The request → Keep to the lines between the one holding "screw = outer_body() - socket_punch()" and the one holding "bpy.context.scene.collection.objects.link(empty)", inclusive, and write them out exactly.

Supplied data →

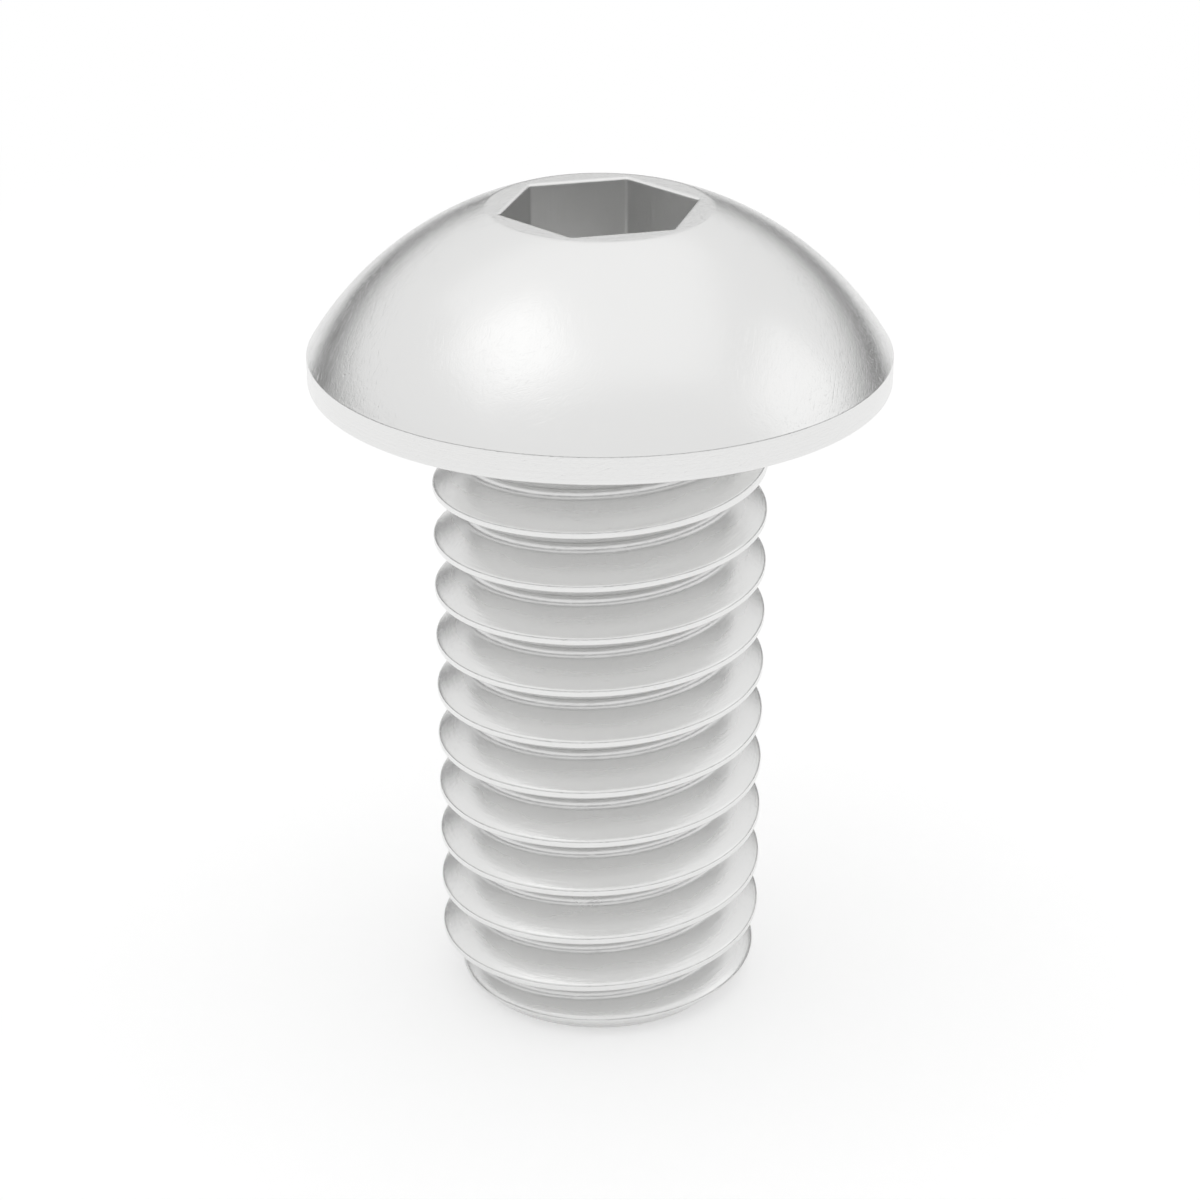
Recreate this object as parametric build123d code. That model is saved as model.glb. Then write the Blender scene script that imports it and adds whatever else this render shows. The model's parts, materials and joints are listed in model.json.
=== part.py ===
"""Button head screw with a hexagon socket, M6 x 12, in one piece.

Millimetres, +Z along the axis towards the head. The origin is the centre of the flat
bearing face under the head, so the head stands above z = 0 and the shank hangs below it.
The shank is plain, at the outside diameter of its thread.
"""

import os
from math import cos, hypot, pi, radians, tan

from build123d import *

# Shank
thread_diameter = 6.0
length = 12.0  # bearing face to end face
end_chamfer = 0.55  # at 45 degrees, down to about the root of the thread
neck_fillet = 0.25  # where the shank meets the bearing face

# Head
head_diameter = 10.25
head_height = 3.05
rim_height = 0.5  # straight band under the dome
rim_round = 0.06  # both corners of the band
land_diameter = 3.95  # flat on top, around the mouth of the socket

# Hexagon socket, upset by a punch with a conical point
key_size = 3.0  # across the flats of the key
key_clearance = 0.04
socket_depth = 2.1  # top of the head to the lower ends of the socket's corners
point_angle = 120.0

# Radii and heights that follow from them
shank_radius = thread_diameter / 2
head_radius = head_diameter / 2
land_radius = land_diameter / 2
across_flats = key_size + key_clearance
corner_radius = across_flats / 2 / cos(pi / 6)


def dome_radius():
    """Radius of the sphere, centred on the axis, through the edges of the rim and the land."""
    drop = head_height - rim_height
    centre = (head_radius**2 - land_radius**2 - drop**2) / (2 * drop)  # below the rim's top edge
    return hypot(head_radius, centre)


def outer_body():
    """Shank and head, as one profile turned about the axis."""
    with BuildPart() as body:
        with BuildSketch(Plane.XZ) as profile:
            with BuildLine():
                Polyline(
                    (0, head_height),
                    (0, -length),
                    (shank_radius - end_chamfer, -length),
                    (shank_radius, end_chamfer - length),
                    (shank_radius, 0),
                    (head_radius, 0),
                    (head_radius, rim_height),
                )
                RadiusArc((head_radius, rim_height), (land_radius, head_height), -dome_radius())
                Line((land_radius, head_height), (0, head_height))
            make_face()
            neck = profile.vertices().sort_by_distance((shank_radius, 0))[0]
            fillet(neck, neck_fillet)
            fillet(profile.vertices().group_by(Axis.X)[-1], rim_round)
        revolve(axis=Axis.Z)
    return body.part


def socket_punch():
    """The socket's inside: a hexagon with a corner on +X, ended by a cone."""
    slope = tan(radians(90 - point_angle / 2))
    full_depth = socket_depth + corner_radius * slope
    skirt = 2 * corner_radius  # the cone runs on past the corners, so that it cuts them all
    with BuildPart() as punch:
        with BuildSketch(Plane.XY.offset(head_height)):
            RegularPolygon(radius=across_flats / 2, side_count=6, major_radius=False)
        extrude(amount=-full_depth)
        with BuildSketch(Plane.XZ):
            with BuildLine():
                Polyline(
                    (0, head_height - full_depth),
                    (skirt, head_height - full_depth + skirt * slope),
                    (skirt, head_height),
                    (0, head_height),
                    close=True,
                )
            make_face()
        revolve(axis=Axis.Z, mode=Mode.INTERSECT)
    return punch.part


screw = outer_body() - socket_punch()
screw.label = "screw"

os.makedirs("parts", exist_ok=True)
export_step(screw, "parts/screw.step")
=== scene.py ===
import json
import math

import bpy
import numpy as np
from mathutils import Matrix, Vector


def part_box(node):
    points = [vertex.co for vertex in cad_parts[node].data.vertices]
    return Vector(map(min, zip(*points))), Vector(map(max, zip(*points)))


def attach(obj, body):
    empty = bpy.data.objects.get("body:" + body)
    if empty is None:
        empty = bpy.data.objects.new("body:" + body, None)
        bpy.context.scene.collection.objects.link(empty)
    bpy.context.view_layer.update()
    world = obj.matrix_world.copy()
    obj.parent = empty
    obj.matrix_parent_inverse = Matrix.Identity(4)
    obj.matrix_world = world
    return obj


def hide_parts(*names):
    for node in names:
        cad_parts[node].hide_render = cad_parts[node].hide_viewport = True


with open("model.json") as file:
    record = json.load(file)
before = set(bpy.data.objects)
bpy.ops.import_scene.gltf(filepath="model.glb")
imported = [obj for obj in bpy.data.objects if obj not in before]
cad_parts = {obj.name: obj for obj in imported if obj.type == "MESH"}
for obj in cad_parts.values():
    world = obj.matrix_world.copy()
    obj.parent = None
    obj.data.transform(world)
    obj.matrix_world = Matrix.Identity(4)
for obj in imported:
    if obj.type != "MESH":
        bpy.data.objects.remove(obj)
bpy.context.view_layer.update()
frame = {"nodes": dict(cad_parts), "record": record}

millimetre = 0.001
print("frame loaded:", sorted(frame["nodes"]))

nodeLow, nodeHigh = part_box("screw")
mounts = {mount["name"]: mount for mount in frame["record"]["mounts"]}

screwShape = {  # in millimetres, as in the two dictionaries below
    "headRadius": nodeHigh[0] / millimetre,
    "headHeight": nodeHigh[2] / millimetre,
    "length": -nodeLow[2] / millimetre,  # bearing face to end face
    "shankRadius": mounts["shank"]["dims"]["r_mm"],
    "rimHeight": 0.5,
    "rimRound": 0.06,
    "landRadius": 1.975,  # flat ring around the socket
    "landRound": 0.18,
    "neckFillet": 0.25,
    "endChamfer": 0.55,
    "endRound": 0.06,  # edge of the end face
    "domeRings": 30,
    "columns": 168,  # round the axis, a multiple of six so that each corner of the socket has one
}

threadShape = {
    "pitch": 1.0,  # a metric groove's form follows from it
    "neck": 0.45,  # plain shank under the head, fillet included
    "runOut": 0.85,  # height over which the groove rises out of the metal
    "runOutLift": 1.3,  # how far it rises, in depths of the groove
    "narrowest": 0.02,  # half the groove's width where it has run out
    "softEdge": 0.03,  # rounding of the crest's edges
    "softEnd": 0.12,  # and of the edge where the end's cone cuts the thread
    "rootRings": 5,  # in half a groove, as the two below
    "flankRings": 6,
    "edgeRings": 6,
    "edgeBand": 0.0375,  # in pitches, how far these reach to each side of the crest's edge
}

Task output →
screw = outer_body() - socket_punch()
screw.label = "screw"

os.makedirs("parts", exist_ok=True)
export_step(screw, "parts/screw.step")
=== scene.py ===
import json
import math

import bpy
import numpy as np
from mathutils import Matrix, Vector


def part_box(node):
    points = [vertex.co for vertex in cad_parts[node].data.vertices]
    return Vector(map(min, zip(*points))), Vector(map(max, zip(*points)))


def attach(obj, body):
    empty = bpy.data.objects.get("body:" + body)
    if empty is None:
        empty = bpy.data.objects.new("body:" + body, None)
        bpy.context.scene.collection.objects.link(empty)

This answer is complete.